What you need to do -> Copy every line, exactly and only, from the line containing "place = Matrix.Translation((x, y, 0))" to the line containing "cad_parts[node].hide_render = cad_parts[node].hide_viewport", both lines included.

Material ->
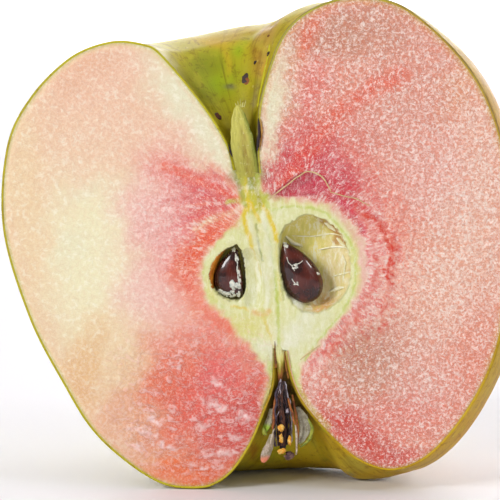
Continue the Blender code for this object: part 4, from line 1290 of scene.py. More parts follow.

* * *

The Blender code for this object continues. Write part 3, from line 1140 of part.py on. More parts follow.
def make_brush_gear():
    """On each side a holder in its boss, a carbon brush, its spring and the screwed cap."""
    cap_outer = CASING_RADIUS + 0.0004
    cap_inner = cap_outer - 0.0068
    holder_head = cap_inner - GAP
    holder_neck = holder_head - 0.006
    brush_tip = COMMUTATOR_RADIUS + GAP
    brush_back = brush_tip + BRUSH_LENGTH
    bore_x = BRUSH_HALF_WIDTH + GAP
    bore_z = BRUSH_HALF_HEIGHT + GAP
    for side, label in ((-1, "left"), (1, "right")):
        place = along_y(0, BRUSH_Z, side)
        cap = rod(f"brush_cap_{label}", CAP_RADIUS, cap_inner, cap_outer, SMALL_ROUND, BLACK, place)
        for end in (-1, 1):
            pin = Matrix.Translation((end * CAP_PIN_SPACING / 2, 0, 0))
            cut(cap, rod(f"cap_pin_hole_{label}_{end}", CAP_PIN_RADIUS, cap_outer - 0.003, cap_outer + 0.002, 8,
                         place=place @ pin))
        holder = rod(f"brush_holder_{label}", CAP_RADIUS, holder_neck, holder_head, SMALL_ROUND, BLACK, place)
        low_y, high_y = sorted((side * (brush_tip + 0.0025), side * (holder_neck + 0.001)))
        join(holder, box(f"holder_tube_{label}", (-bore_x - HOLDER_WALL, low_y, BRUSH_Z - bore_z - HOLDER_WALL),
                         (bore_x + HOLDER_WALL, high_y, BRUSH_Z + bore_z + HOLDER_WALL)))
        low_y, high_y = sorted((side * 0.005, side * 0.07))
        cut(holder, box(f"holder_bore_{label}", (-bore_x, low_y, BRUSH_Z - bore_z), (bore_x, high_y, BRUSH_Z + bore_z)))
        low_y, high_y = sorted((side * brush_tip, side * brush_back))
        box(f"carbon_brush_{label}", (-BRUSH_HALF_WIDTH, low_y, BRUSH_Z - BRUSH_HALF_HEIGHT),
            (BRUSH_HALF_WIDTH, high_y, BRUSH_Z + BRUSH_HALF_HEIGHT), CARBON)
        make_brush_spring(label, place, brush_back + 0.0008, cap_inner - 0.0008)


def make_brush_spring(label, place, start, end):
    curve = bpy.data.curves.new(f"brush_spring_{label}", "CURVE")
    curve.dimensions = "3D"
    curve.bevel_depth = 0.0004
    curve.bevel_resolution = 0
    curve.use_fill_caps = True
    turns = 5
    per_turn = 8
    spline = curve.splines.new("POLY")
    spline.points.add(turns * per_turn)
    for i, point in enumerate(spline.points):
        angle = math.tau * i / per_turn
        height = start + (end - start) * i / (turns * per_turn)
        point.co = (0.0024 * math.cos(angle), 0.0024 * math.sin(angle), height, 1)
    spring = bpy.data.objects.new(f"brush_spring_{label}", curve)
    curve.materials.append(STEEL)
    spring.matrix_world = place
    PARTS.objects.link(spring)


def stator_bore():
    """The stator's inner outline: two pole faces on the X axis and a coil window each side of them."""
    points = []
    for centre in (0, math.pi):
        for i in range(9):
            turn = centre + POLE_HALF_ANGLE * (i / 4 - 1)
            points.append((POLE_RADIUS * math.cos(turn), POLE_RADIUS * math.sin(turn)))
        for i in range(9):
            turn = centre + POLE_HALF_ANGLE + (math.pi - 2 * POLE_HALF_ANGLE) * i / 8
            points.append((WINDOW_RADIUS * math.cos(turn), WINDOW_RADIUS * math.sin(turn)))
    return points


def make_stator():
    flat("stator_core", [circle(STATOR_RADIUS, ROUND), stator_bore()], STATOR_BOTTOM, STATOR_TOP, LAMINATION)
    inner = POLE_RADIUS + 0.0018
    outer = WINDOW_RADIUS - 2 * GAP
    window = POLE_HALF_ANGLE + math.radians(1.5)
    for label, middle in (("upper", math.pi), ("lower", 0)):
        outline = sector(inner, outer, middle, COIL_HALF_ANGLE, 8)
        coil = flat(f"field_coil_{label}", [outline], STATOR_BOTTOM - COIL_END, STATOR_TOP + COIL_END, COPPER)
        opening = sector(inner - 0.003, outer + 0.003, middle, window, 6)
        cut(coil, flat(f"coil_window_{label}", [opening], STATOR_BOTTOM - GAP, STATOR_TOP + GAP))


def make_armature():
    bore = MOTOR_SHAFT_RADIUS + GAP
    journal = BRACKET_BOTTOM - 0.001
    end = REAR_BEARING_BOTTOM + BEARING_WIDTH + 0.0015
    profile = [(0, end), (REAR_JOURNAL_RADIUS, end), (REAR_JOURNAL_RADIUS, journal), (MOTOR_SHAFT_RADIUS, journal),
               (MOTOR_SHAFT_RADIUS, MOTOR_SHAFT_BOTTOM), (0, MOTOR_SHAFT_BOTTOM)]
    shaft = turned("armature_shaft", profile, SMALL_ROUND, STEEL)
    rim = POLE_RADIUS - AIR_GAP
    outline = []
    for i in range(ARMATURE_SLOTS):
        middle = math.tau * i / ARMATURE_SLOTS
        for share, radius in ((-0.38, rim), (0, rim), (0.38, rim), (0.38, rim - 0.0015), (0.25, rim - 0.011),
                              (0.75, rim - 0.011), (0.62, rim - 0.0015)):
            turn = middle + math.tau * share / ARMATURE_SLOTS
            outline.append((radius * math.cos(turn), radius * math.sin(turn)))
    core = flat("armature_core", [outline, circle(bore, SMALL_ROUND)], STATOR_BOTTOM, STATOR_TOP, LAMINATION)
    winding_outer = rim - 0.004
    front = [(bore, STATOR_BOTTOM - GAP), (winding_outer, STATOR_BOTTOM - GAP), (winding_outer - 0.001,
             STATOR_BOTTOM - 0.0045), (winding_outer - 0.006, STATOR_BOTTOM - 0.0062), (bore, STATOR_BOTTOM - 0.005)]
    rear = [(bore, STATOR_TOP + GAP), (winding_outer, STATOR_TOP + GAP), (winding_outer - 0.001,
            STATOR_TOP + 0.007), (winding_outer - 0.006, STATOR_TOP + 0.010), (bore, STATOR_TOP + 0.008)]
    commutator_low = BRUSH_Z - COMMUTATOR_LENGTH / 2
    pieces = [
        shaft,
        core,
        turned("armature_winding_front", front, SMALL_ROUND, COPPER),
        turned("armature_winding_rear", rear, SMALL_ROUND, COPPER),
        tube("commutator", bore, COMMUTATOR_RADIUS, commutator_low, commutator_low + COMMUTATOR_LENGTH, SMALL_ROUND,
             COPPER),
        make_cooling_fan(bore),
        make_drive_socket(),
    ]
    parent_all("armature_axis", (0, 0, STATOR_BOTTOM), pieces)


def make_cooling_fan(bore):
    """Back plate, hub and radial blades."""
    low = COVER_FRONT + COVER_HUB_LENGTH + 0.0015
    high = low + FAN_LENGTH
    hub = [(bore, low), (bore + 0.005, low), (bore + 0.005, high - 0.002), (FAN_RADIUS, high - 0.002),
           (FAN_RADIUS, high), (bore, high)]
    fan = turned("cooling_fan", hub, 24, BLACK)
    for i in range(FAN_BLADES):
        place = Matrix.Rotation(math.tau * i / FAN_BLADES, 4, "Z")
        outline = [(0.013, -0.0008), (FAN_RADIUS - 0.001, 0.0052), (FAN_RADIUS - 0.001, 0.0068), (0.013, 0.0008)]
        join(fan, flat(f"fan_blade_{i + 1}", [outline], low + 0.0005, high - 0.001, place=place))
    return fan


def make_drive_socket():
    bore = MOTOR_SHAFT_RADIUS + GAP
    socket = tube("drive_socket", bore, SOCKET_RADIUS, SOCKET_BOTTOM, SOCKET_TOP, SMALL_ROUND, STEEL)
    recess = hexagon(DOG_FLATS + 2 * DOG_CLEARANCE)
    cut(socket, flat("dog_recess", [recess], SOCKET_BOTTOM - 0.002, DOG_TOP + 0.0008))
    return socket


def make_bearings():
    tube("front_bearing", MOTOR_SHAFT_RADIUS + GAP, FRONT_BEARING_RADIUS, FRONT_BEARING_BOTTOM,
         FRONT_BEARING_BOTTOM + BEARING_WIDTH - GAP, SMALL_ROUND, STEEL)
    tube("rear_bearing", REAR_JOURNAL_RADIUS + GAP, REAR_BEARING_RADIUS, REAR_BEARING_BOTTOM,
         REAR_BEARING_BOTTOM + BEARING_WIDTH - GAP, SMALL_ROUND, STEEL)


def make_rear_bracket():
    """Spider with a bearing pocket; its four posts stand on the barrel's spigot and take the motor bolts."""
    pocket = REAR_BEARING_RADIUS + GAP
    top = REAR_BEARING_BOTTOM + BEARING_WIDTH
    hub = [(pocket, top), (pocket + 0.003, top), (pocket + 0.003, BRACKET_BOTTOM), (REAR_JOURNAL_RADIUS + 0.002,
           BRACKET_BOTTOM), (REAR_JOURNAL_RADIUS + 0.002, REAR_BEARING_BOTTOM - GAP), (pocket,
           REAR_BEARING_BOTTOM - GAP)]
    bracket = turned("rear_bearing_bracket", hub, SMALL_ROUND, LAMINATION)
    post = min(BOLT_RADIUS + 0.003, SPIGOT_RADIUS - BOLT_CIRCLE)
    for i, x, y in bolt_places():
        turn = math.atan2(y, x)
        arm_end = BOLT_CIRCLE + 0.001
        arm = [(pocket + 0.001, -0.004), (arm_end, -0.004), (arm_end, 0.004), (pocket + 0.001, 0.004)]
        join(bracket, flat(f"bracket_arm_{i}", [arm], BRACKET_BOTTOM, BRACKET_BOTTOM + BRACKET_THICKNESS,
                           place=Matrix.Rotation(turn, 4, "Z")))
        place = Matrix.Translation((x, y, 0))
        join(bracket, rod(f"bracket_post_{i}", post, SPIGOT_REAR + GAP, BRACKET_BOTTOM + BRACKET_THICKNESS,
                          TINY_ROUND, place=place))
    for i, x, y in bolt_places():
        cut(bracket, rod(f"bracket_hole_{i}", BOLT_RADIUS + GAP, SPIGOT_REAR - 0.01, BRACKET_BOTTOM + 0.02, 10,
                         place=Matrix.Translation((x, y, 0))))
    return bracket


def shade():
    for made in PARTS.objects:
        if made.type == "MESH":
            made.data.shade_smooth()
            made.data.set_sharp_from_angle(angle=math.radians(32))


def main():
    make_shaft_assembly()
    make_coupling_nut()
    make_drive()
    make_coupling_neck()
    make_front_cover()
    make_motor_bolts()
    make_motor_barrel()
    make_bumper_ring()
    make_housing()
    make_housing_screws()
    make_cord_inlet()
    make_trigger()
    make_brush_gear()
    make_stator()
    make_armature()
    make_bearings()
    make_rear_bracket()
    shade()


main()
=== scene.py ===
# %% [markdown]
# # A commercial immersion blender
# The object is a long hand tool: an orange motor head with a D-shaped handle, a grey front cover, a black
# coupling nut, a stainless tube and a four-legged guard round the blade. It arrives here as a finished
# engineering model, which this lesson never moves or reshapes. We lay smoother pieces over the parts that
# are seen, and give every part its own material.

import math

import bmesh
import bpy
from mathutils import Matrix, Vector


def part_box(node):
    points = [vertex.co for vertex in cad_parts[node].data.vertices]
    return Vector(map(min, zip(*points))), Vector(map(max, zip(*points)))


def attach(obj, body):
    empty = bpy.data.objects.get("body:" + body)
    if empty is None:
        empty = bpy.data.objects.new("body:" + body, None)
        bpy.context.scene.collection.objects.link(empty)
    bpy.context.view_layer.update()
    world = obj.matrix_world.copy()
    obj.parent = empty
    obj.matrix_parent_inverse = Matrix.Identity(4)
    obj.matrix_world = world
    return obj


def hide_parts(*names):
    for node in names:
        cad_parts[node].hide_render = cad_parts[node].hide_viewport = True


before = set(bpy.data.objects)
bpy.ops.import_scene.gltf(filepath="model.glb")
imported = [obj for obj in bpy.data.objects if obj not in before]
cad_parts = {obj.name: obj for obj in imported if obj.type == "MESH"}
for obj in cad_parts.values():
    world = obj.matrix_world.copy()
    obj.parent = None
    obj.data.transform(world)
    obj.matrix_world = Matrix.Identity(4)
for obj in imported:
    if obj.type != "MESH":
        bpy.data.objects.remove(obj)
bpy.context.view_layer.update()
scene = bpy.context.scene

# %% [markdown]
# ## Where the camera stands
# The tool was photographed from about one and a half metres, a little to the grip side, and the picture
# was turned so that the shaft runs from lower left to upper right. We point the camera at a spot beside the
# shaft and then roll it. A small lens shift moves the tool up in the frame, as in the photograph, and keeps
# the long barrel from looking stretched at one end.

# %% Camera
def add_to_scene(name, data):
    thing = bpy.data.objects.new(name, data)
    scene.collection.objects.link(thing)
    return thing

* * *

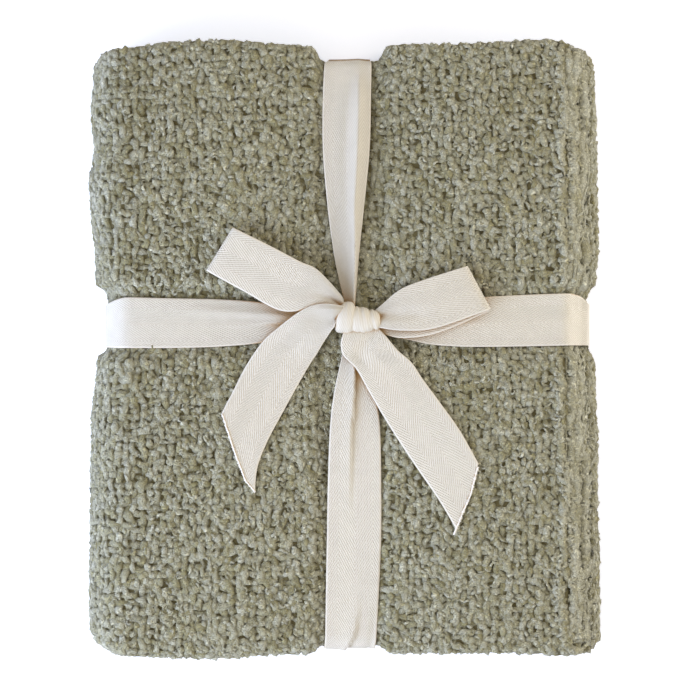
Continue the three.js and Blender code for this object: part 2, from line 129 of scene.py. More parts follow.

Final result ->
        place = Matrix.Translation((x, y, 0))
        join(bracket, rod(f"bracket_post_{i}", post, SPIGOT_REAR + GAP, BRACKET_BOTTOM + BRACKET_THICKNESS,
                          TINY_ROUND, place=place))
    for i, x, y in bolt_places():
        cut(bracket, rod(f"bracket_hole_{i}", BOLT_RADIUS + GAP, SPIGOT_REAR - 0.01, BRACKET_BOTTOM + 0.02, 10,
                         place=Matrix.Translation((x, y, 0))))
    return bracket


def shade():
    for made in PARTS.objects:
        if made.type == "MESH":
            made.data.shade_smooth()
            made.data.set_sharp_from_angle(angle=math.radians(32))


def main():
    make_shaft_assembly()
    make_coupling_nut()
    make_drive()
    make_coupling_neck()
    make_front_cover()
    make_motor_bolts()
    make_motor_barrel()
    make_bumper_ring()
    make_housing()
    make_housing_screws()
    make_cord_inlet()
    make_trigger()
    make_brush_gear()
    make_stator()
    make_armature()
    make_bearings()
    make_rear_bracket()
    shade()


main()
=== scene.py ===
# %% [markdown]
# # A commercial immersion blender
# The object is a long hand tool: an orange motor head with a D-shaped handle, a grey front cover, a black
# coupling nut, a stainless tube and a four-legged guard round the blade. It arrives here as a finished
# engineering model, which this lesson never moves or reshapes. We lay smoother pieces over the parts that
# are seen, and give every part its own material.

import math

import bmesh
import bpy
from mathutils import Matrix, Vector


def part_box(node):
    points = [vertex.co for vertex in cad_parts[node].data.vertices]
    return Vector(map(min, zip(*points))), Vector(map(max, zip(*points)))


def attach(obj, body):
    empty = bpy.data.objects.get("body:" + body)
    if empty is None:
        empty = bpy.data.objects.new("body:" + body, None)
        bpy.context.scene.collection.objects.link(empty)
    bpy.context.view_layer.update()
    world = obj.matrix_world.copy()
    obj.parent = empty
    obj.matrix_parent_inverse = Matrix.Identity(4)
    obj.matrix_world = world
    return obj


def hide_parts(*names):
    for node in names:
        cad_parts[node].hide_render = cad_parts[node].hide_viewport = True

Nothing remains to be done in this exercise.